Bryers, of Louisville, Ky., said that she was surprised how much the machine looked like it did in her family’s photographs. “It's a sense of pride, and surprise,” Bryers said. “I think it’s the perfect place for it. I think it’s great for the community, it’s great for the country, because things need to be where they started.”
Bryers said that she knew very little about her grandfather’s invention.
“It wasn’t until my father had grandchildren that... we started finding out that my grandfather actually did invent a bread slicing machine. My dad didn’t talk about it that much. I don’t know whether that was because they lost the patent and the Depression came. My grandfather never mentioned it — I never heard him mention it.”
The bread-slicing machine on loan from the Smithsonian is the second one ever put to use. That was at Korn’s Bakery in Davenport, Iowa, in 1928, and after Chillicothe’s installation.

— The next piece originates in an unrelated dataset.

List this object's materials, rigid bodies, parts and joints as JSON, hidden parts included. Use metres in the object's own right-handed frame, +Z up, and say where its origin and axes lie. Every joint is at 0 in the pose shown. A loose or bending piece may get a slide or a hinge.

Allen stated that the exhibit’s unveiling Sunday was not about just celebrating the day.
“It’s about our past, shaping our future,” she said. “To have something as important from an institution like the Smithsonian sitting in the middle of this museum is really spectacular.”
Light refreshments were offered to guests. The exhibit remained open until 6 p.m., and nearly 300 guests came throughout the day to view the bread-slicer.
Clingerman said the turnout was more than they expected, and it was a “very big success,” she said.
“I think we’ll get a lot more visitation, and maybe a little more town pride... it’s going to be great for the community,” Clingerman stated.
A Slice of America is scheduled to reside in the museum for three years. The Grand River Historical Society Museum offers free admission, and is open weekly on Wednesday, Saturday and Sunday from 1 to 4 p.m.